I've been selling digital editions of An Engineer's to Silicon Valley Startups by simply e-mailing the files to customers. The compressed version of the book is only 800KB, so it fits easily as an attachment via e-mail.

Independent Cycle Touring, however, is a graphics and layout heavy book. The highly compressed version of the book came to 11MB. This exceeded the 10MB attachment limit of gmail and other online services. Furthermore, it would use up my gmail quota in rapid order, not to mention the cumbersome nature of attaching a file to every e-mail sent.

My initial thoughts was to simply upload the file to Google Docs and Spreadsheets as a PDF, and then add users to the access control list with each sale. Not only would this eliminate the need to send e-mail attachments, it would also allow me to update the book online and have all my customers immediately have access to the latest version of the book! What's not to like about that?!

This worked well during the beta-period, and during the initial launch period. However, over the holidays something broke Google Docs and Spreadsheet, and Google stopped allowing me access to my own file! I would get a "This web-site is not available" whenever I tried to click through to my book. OK, maybe I exceeded the access control list limit or some such. I uploaded a new copy. Same thing! Since I had paying customers, I was in a bind.

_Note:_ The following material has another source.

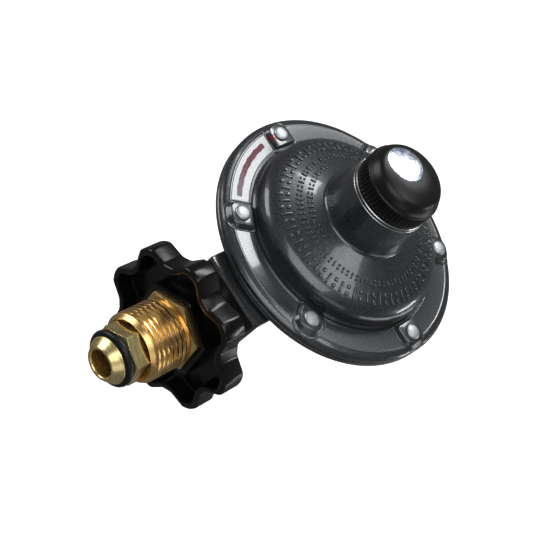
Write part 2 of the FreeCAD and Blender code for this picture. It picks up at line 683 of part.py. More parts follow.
def make_nut():
    """Brass union nut: left-hand thread drawn at its major diameter, hexagon behind."""
    body = new_body("union_nut", "axis_height")
    lathe_x(body, [
        ("-nut_front", "nut_recess"), ("-nut_front", "nut_thread - nut_lead * 0.7"),
        ("-nut_front + nut_lead", "nut_thread"), ("-nut_thread_end", "nut_thread"),
        ("-nut_thread_end", "nut_thread - 0.9"), ("-nut_thread_end + 0.8", "nut_thread - 0.9"),
        ("-nut_back", "nut_thread - 0.9"), ("-nut_back", "nut_bore"),
        ("-nut_front + nut_recess_depth", "nut_bore"),
        ("-nut_front + nut_recess_depth", "nut_recess")])
    key = new_sketch(body, "YZ", "-nut_thread_end + 0.8")
    hexagon(key, "0", "0", "nut_hex", 23.0)
    circle(key, "0", "0", "nut_bore + 1")
    pad(body, key, "nut_thread_end - 0.8 - nut_back")
    return body


def make_handwheel():
    """Moulded wheel with eight lobes, dished front, hexagon collar and a long hub."""
    body = new_body("handwheel", "axis_height")
    rim = new_sketch(body, "YZ", "-wheel_front")
    circle(rim, "0", "0", "lobe_radius")
    pad(body, rim, "wheel_front - wheel_back")
    hub = new_sketch(body, "YZ", "-wheel_back")
    circle(hub, "0", "0", "hub_radius")
    pad(body, hub, "wheel_back - hub_back")
    dish = new_sketch(body, "YZ", "-wheel_front")
    circle(dish, "0", "0", "dish_radius")
    hexagon(dish, "0", "0", "collar_hex", 23.0)
    cut(body, dish, "dish_depth", along=True)
    face = new_sketch(body, "YZ", "-wheel_front - 1")
    circle(face, "0", "0", "0.65 * collar_hex")
    cut(body, face, "wheel_front - collar_front + 1", along=True)
    socket = new_sketch(body, "YZ", "-collar_front - 1")
    hexagon(socket, "0", "0", "(nut_hex + 0.1)", 23.0)
    cut(body, socket, "collar_front - nut_back + 1", along=True)
    bore = new_sketch(body, "YZ", "-wheel_front")
    circle(bore, "0", "0", "hub_bore")
    cut(body, bore, "wheel_front - hub_back + 1", along=True)
    lobe_at = 28.3
    pocket = new_sketch(body, "YZ", "-wheel_front")
    outline(pocket, [
        polar("(dish_radius - 1.5)", "-14", lobe_at), polar("lobe_pocket", "-7", lobe_at),
        polar("(lobe_pocket + 0.3)", "0", lobe_at), polar("lobe_pocket", "7", lobe_at),
        polar("(dish_radius - 1.5)", "14", lobe_at)])
    ring_pattern(body, cut(body, pocket, "dish_depth", along=True), LOBES, "X_Axis")
    valley_at = lobe_at + 180.0 / LOBES
    valley = new_sketch(body, "YZ", "-wheel_front - 1")
    outline(valley, [
        polar("(lobe_corner + 3.5)", "-(lobe_corner_angle + 8)", valley_at),
        polar("lobe_corner", "-lobe_corner_angle", valley_at),
        polar("valley_radius", "-valley_angle", valley_at),
        polar("valley_radius", "valley_angle", valley_at),
        polar("lobe_corner", "lobe_corner_angle", valley_at),
        polar("(lobe_corner + 3.5)", "(lobe_corner_angle + 8)", valley_at),
        polar("(lobe_corner + 8)", "0", valley_at)])
    ring_pattern(body, cut(body, valley, "wheel_front - wheel_back + 2", along=True),
                 LOBES, "X_Axis")
    return body


# ------------------------------------------------------------------ build and check
def build_all():
    parts = [
        make_lower_casing(), make_bonnet(), make_rivets(), make_diaphragm(), make_plate(),
        make_washer(), make_post(), make_relief_seat(), make_retainer(), make_lever(),
        make_lever_pin(), make_pin_screws(), make_valve_stem(), make_seat_disc(),
        make_nozzle(), make_adjuster(), make_cap(), make_label(), make_nipple(),
        make_nose_ring(), make_inlet_screen(), make_nut(), make_handwheel()]
    parts += make_vent_parts()
    parts.append(make_coil("relief_spring", "relief_coil", "relief_wire", "relief_seat",
                           "relief_seat + relief_height", "relief_pitch"))
    parts.append(make_coil("setting_spring", "spring_coil", "spring_wire", "spring_low",
                           "spring_high", "spring_pitch"))
    return parts


def check_document(parts):
    problems = []
    for obj in doc.Objects:
        if "Invalid" in obj.State or "Error" in obj.State:
            problems.append("%s %s" % (obj.Name, obj.State))
    for part in parts:
        if part.Shape.isNull() or not part.Shape.isValid() or not part.Shape.Solids:
            problems.append(part.Label + " has no valid solid")
    if problems:
        raise RuntimeError("; ".join(problems))


PARTS = build_all()
doc.recompute()
check_document(PARTS)
os.makedirs("parts", exist_ok=True)
for part in PARTS:
    part.Shape.exportStep("parts/%s.step" % part.Label)
    print("%-18s solids %d  volume %9.1f mm3" % (
        part.Label, len(part.Shape.Solids), part.Shape.Volume))
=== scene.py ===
import logging
import math
import random
from dataclasses import dataclass
from enum import Enum
from typing import Callable, Sequence

import bmesh
import bpy
import numpy as np
from mathutils import Matrix, Vector


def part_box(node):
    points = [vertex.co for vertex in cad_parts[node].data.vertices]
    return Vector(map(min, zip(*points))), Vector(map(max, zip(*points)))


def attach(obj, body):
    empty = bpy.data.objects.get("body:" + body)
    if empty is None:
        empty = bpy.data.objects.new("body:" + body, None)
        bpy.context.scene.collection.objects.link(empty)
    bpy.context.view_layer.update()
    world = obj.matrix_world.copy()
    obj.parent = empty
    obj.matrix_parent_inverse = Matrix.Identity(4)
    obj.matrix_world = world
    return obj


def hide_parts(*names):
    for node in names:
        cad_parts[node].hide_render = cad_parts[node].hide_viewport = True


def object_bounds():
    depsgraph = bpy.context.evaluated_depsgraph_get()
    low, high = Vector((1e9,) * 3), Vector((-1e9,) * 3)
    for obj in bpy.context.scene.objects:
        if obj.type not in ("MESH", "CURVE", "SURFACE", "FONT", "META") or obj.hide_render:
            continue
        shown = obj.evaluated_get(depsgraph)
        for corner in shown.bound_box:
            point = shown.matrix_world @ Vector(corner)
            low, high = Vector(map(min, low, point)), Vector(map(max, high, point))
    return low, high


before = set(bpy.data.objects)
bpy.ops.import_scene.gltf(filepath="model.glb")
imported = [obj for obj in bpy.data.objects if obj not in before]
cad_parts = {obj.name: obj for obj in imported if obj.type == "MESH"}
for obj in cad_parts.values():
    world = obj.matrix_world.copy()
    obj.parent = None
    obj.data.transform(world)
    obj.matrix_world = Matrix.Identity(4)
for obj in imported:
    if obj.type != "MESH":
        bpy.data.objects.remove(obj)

# The visible model of a low-pressure gas regulator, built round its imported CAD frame.
# Sizes are in millimetres until a mesh is made; the frame and Blender are in metres.

LOG = logging.getLogger("regulator")
MM = 0.001
CAD_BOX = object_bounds()
AXIS_HEIGHT = (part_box("union_nut")[0].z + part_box("union_nut")[1].z) / 2 / MM
VENT_HEIGHT = (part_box("vent_screen")[0].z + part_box("vent_screen")[1].z) / 2 / MM
RIVET_ANGLES = tuple(30.0 + 60.0 * i for i in range(6))
CHAMFER_STEPS = 9
CHAMFER_ALONG = 0.1
CHAMFER_RISE = 0.19
LAMP_AIM = (-0.025, 0.0, 0.03)
WORLD_STRENGTH = 0.15

Corner = tuple[float, float, float]
Section = list[tuple[float, float]]


class Axis(Enum):
    """The line that a turned piece is turned about."""

    BONNET = "bonnet"
    INLET = "inlet"
    VENT = "vent"


# ------------------------------------------------------------------- mesh helpers
def rounded(corners: Sequence[Corner], closed: bool = False, steps: int = 5) -> Section:
    """Softens the corners of a polyline.

    Args:
        corners: (across, up, cut) for each corner; cut is how far from it the bend starts.
        closed: whether the last corner is followed by the first.
        steps: how many spans a bend has.

    Returns:
        The softened line's points.
    """
    count = len(corners)
    line: Section = []
    for i, (across, up, cut) in enumerate(corners):
        here = np.array((across, up))
        if cut <= 0 or (not closed and i in (0, count - 1)):
            line.append((across, up))
            continue
        before = np.array(corners[i - 1][:2]) - here
        after = np.array(corners[(i + 1) % count][:2]) - here
        reach = [min(cut, 0.48 * np.linalg.norm(v)) / np.linalg.norm(v) for v in (before, after)]
        start, end = here + before * reach[0], here + after * reach[1]
        for step in range(steps + 1):
            t = step / steps
            point = (1 - t) ** 2 * start + 2 * t * (1 - t) * here + t * t * end
            line.append((float(point[0]), float(point[1])))
    return line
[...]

Fortunately, a startup named Dropbox offers very similar service to what GDrive was originally intended to serve. Unlike Google's product, Dropbox works for my own file and has a bigger free quota than Docs and Spreadsheets. Even better, each customer that installs Dropbox gives myself and him free disk quota. Even better, rather than use the web-interface to upload, I can just drag and drop new versions of the file on disk. I'm pleased as heck.

I've often said that it's a good thing that big companies screw up. Otherwise, startups won't be able to compete. And Google: you might want to consider having a "file a bug" button somewhere on Docs and Spreadsheets. Otherwise, the only way I know how to file a bug is to write it up on my external blog for everyone to see. In the mean time, my guess is I will continue to use Dropbox to distribute the digital version of Independent Cycle Touring.


Shalmanese said...

IMO, introducing an external dependancy into a purchase is a bad idea from a customer experience point of view. Why can't you just host the file on your webspace and give people the link?

Doug Orleans said...

Google's tech support is abysmal (e.g. not having any easy way to report a bug). It's always really pissed me off that they seem to care so little about customer experience.

bawa said...

Over the last couple of years I have been working on a film project whereby the makers had to send me large video files, and lots of them. After trying a few, they ended up using You Send It, which worked a treat. As a "client" I didn't have to do anything, just download from the private link they sent me. Not one problem or slow download in 2 years.
Totally recommend it and there are some great smaller companies out there!